Python utility designed to enable dynamic loading and processing of files.
Project description
DataLoader
Table of Contents
Requirements
-
Python
: ~=3.10 -
numpy
: ~=1.26.4 -
pytest
: ~=7.4.3 -
setuptools
: ~=68.2.2 -
pandas
: ~=2.2.0 -
pdfminer.six
: ~=20221105
This project mandates the use of
Python 3.10
or later versions. Compatibility issues have been identified withPython 3.9
due to the utilization of thekw_only
parameter in dataclasses, a critical component for the project. It is important to note that the project may undergo a more stringent backward compatibility structure in the near future.
Getting Started
Installation Methods
Cloning the Repository
- Clone the repository.
- Install the required dependencies
pip install -r requirements.txt
Install via pip
pip install dynamic-loader
pip install -r requirements.txt
Overview.
The DataLoader project is a comprehensive utility that facilitates the efficient loading and processing of data from specified directories. This project is designed to be user-friendly and easy to integrate into your projects.

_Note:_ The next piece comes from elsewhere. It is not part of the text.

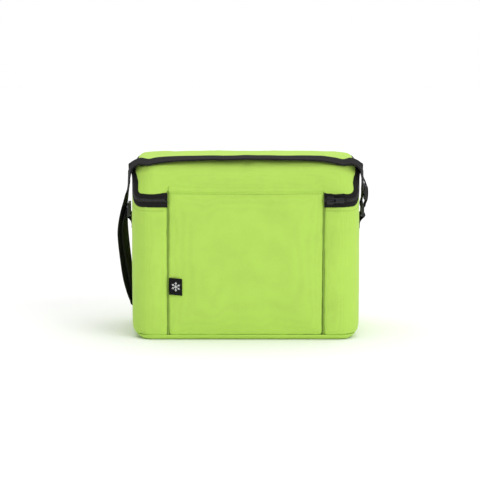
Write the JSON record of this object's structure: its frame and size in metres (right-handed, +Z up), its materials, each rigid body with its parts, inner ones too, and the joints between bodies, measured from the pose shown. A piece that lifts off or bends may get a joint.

The DataMetrics class focuses on processing data paths and gathering statistics related to the file system and specified paths. Also allows the ability to export all statistics to a JSON file.
The Extensions class is a utility that provides a set of default file extensions for the DataLoader
class. Its the back-bone for mapping all file extensions to its respective loading method.
Features
DataLoader
The DataLoader
class is specifically designed for loading and processing data from directories. It provides the following key features:
Key Features:
- Dynamic Loading: Load files from a single directory or merge files from multiple directories.
- Flexible Configuration: Set various parameters, such as default file extensions, full POSIX paths, method loader execution, and more.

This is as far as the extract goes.